Although conversations around the river’s fate are much more centered on revitalization than in the past, the debate about its future remains a contentious one.
A river runs through it
Standing on the Taylor Yard Bridge, completed in 2022, Baldauf looks at the slowly meandering L.A. River as it passes by what could become the crown jewel of the city’s restoration efforts. With the smoldering midafternoon sun overhead, egrets, cormorants and herons mingle in the river below as the swaying reeds are barely heard over passing traffic. With a swoop of its wings, a heron takes flight.
“This is why so many people fight for it. They’re inspired by it. They come here to contemplate,” Baldauf says. “The fact that there’s nature in the city and that we’re watching a great blue heron fly right over us.”
While the shape of the river’s future continues to be argued in the courts—of both law and public opinion—plans are not on hold. Major ecology efforts like the Los Angeles River Fish Passage and Habitat Structures Design Project are creating spaces to aid in the return of the steelhead trout. And thousands of volunteers every year participate in Friends of the L.A. River’s Great L.A. River Cleanup, the largest urban river cleanup event in the nation.

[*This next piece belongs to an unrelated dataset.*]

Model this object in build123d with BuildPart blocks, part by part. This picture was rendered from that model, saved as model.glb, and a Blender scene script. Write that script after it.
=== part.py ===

And while Taylor Yard remains the river’s largest restoration opportunity, other areas are becoming more and more wild. The Dominguez Gap Wetlands in Long Beach sustain local plant and animal habitat; a 30-acre passive park in South Gate called Urban Orchard has fruit trees growing at the river’s edge; the Tujunga Wash Greenway and Stream Restoration Project recharges the San Fernando Valley Groundwater Basin; and vegetated ditches called bioswales in Caballero Creek Park filter stormwater pollution.
Each improvement is a valuable opportunity for the river’s endemic residents, including the small-yet-resilient vireo, to return to the City of Angels.
“We are nature, and we live in nature—even the nature we’ve created for ourselves,” Serrano says. “We must be making some kind of change that is making it easier for all of our wildlife neighbors to be present in the spaces we’ve created.”